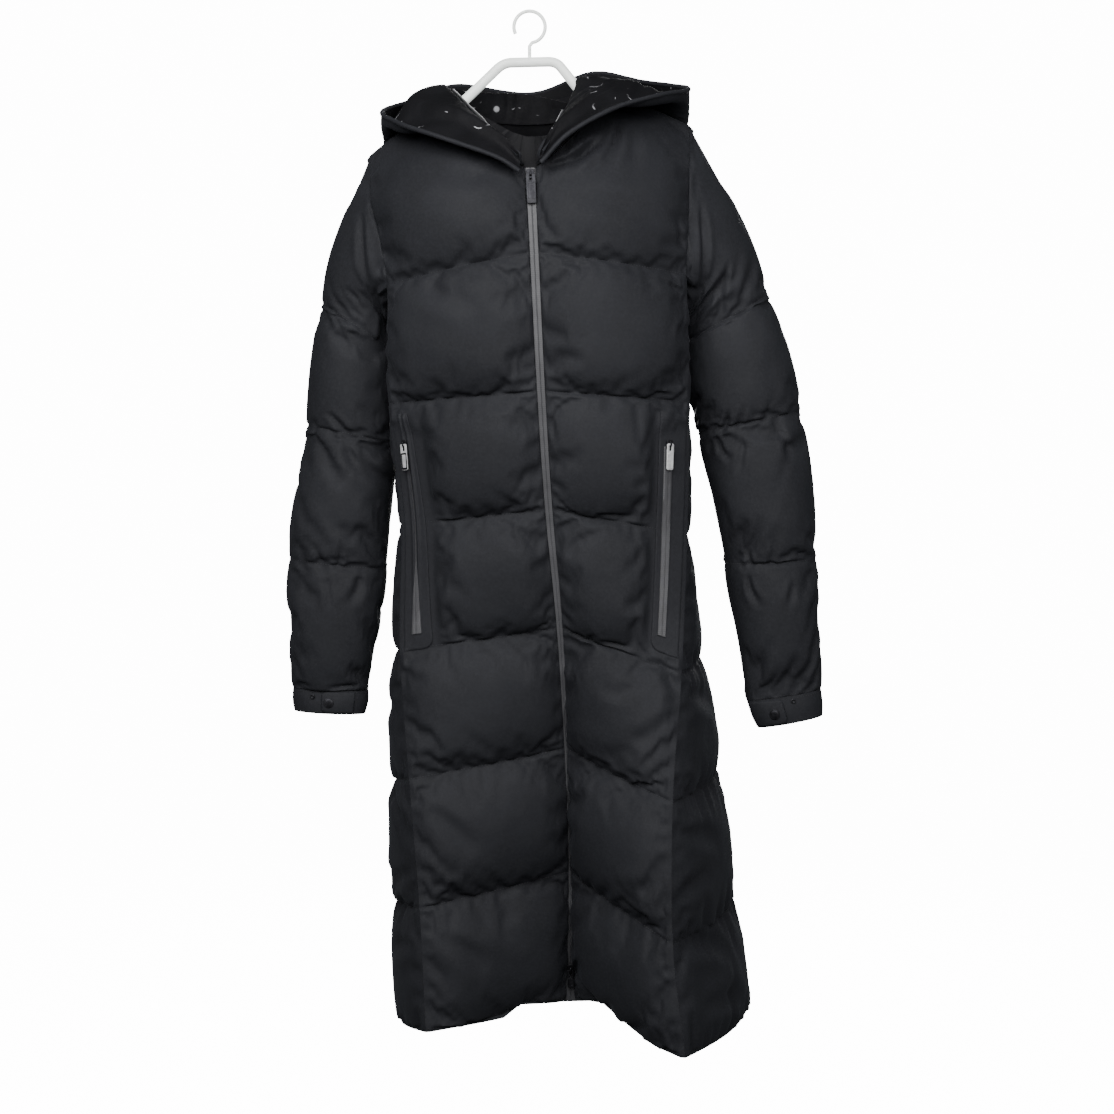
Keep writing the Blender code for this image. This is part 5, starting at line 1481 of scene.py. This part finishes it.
class COAT_OT_hood(bpy.types.Operator):
    """Make the three hood panels and the binding round its mouth"""
    bl_idname = "coat.hood"
    bl_label = "Hood"

    def execute(self, context):
        shares, grid, normal, full = hood_sheet()
        wall = HOOD_WALL * np.clip(HOOD_FOOT + 3 * shares, 0, 1)[:, None] + HOOD_PUFF * full
        for name, (start, end) in HOOD_PANELS.items():
            part = slice(int(start * HOOD_COLUMNS), int(end * HOOD_COLUMNS) + 1)
            base = drawn_in(grid[:, part], False, SEAM_GAP / 2)
            outer = base + normal[:, part] * wall[:, part, None]
            mesh = wall_mesh(name, outer, base, False, 1, Cloth(base))
            made = piece(f"{name}_cloth", mesh, ["matte_shell", "hood_lining"], replaces=name)
        binding = piece("hood_binding", binding_mesh(), ["matte_shell"], replaces="hood_edge")
        return {"FINISHED"}


class COAT_OT_collar(bpy.types.Operator):
    """Make the gathered collar that stands inside the hood"""
    bl_idname = "coat.collar"
    bl_label = "Collar"

    def execute(self, context):
        turn = np.linspace(0, 1, COLLAR_COLUMNS)
        foot = neck_edge(turn, COLLAR_SEAT)
        inward = unit((foot.mean(axis=0) - foot) * (1, 1, 0))
        foot = foot + inward * COLLAR_INSET
        known = [stand.neck for stand in COLLAR_TOP]
        place = np.interp(turn, known, np.arange(len(known)))
        top = smooth([stand.top for stand in COLLAR_TOP], place)
        # Gathers of two lengths, shallow at the foot and free of the front ends
        run = turn * NECK_LENGTH
        wave = 0.6 * ripple(run / 0.0065, 31) + 0.5 * ripple(run / 0.013, 32)
        ends = np.clip(np.minimum(turn, 1 - turn) / 0.02, 0, 1)
        shares = np.linspace(0, 1, COLLAR_ROWS)[:, None]
        depth = 1.6 * GATHER_DEPTH * np.sin(np.pi * np.minimum(shares, 0.8)) * (0.8 + 0.5 * shares)
        lean = wave * ends * depth + 0.0004 * ripple(run / 0.004 + 3 * shares, 33) * ends * shares
        grid = foot + (top - foot) * shares[..., None] + inward * lean[..., None]
        normal = unit(corner_normals(grid, True, 1))
        cloth = Cloth(grid)
        mesh = wall_mesh("inner_collar", grid, grid - normal * COLLAR_WALL, True, 1, cloth)
        for face in mesh.polygons:
            face.material_index = int(face.center.y > COLLAR_BACK)
        made = piece("collar_cloth", mesh, ["smooth_lining", "hood_lining"],
                     replaces="inner_collar")
        return {"FINISHED"}


# Zips and their hardware

def zip_top_line(grid, normal, first, last):
    """An open zip end over the hood's fold, between two sections: its points and
    the ways out of the cloth."""
    folds_at = np.array([section.fold for section in HOOD_SECTIONS])
    rows = np.linspace(0, HOOD_ROWS / 2, 80)
    line = []
    for place in np.linspace(first, last, 26):
        columns = np.full(len(rows), place * HOOD_COLUMNS)
        out = -unit(sample(normal, rows, columns))
        points = sample(grid, rows, columns) + out * (ZIP_END_RADIUS + ZIP_END_LIFT)
        nearest = np.argmin(np.linalg.norm(points - smooth(folds_at, place), axis=1))
        line.append((points[nearest], out[nearest]))
    points, outs = np.array(line).swapaxes(0, 1)
    steps = np.linspace(0, len(points) - 1, 90)
    return smooth(points, steps), unit(smooth(outs, steps))


class COAT_OT_zips(bpy.types.Operator):
    """Make the closed main zip and the two open ends above its slider"""
    bl_idname = "coat.zips"
    bl_label = "Main zip"

    def execute(self, context):
        strip = surfaces()["main_zip"]
        mesh = wall_mesh("main_zip", strip.outer, strip.base, False, strip.turn, strip.cloth)
        piece("main_zip_tape", mesh, ["coated_zip_tape"] * 2, replaces="main_zip")
        _, grid, normal, _ = hood_sheet()
        for side, sections in ZIP_END_SECTIONS.items():
            points, outs = zip_top_line(grid, normal, *sections)
            mesh = tube_mesh(f"zip_top_{side}", points, ZIP_END_RADIUS * 0.8, sides=10)
            piece(f"zip_top_{side}_tape", mesh, ["coated_zip_tape"],
                  replaces=f"zip_top_{side}")
            piece(f"zip_teeth_{side}", teeth_mesh(f"zip_teeth_{side}", points, outs),
                  ["bright_metal"])
        return {"FINISHED"}


def spread(points, outs, pitch):
    """Places every pitch along a chain: middle, way along and way out."""
    run = run_of(points)
    count = max(int(run[-1] / pitch), 1)
    at = (np.arange(count) + 0.5) * run[-1] / count
    middle, way = at_run(points, run, at), unit(at_run(unit(np.gradient(points, axis=0)), run, at))
    out = unit(at_run(outs, run, at))
    return middle, way, unit(out - way * (out * way).sum(axis=1)[:, None])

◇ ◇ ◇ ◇

Which lines of the data include "part"? Copy each of them.

* **Exercise answer**:
Keep writing the Blender code for this image. This is part 5, starting at line 1481 of scene.py. This part finishes it.
            part = slice(int(start * HOOD_COLUMNS), int(end * HOOD_COLUMNS) + 1)
            base = drawn_in(grid[:, part], False, SEAM_GAP / 2)
            outer = base + normal[:, part] * wall[:, part, None]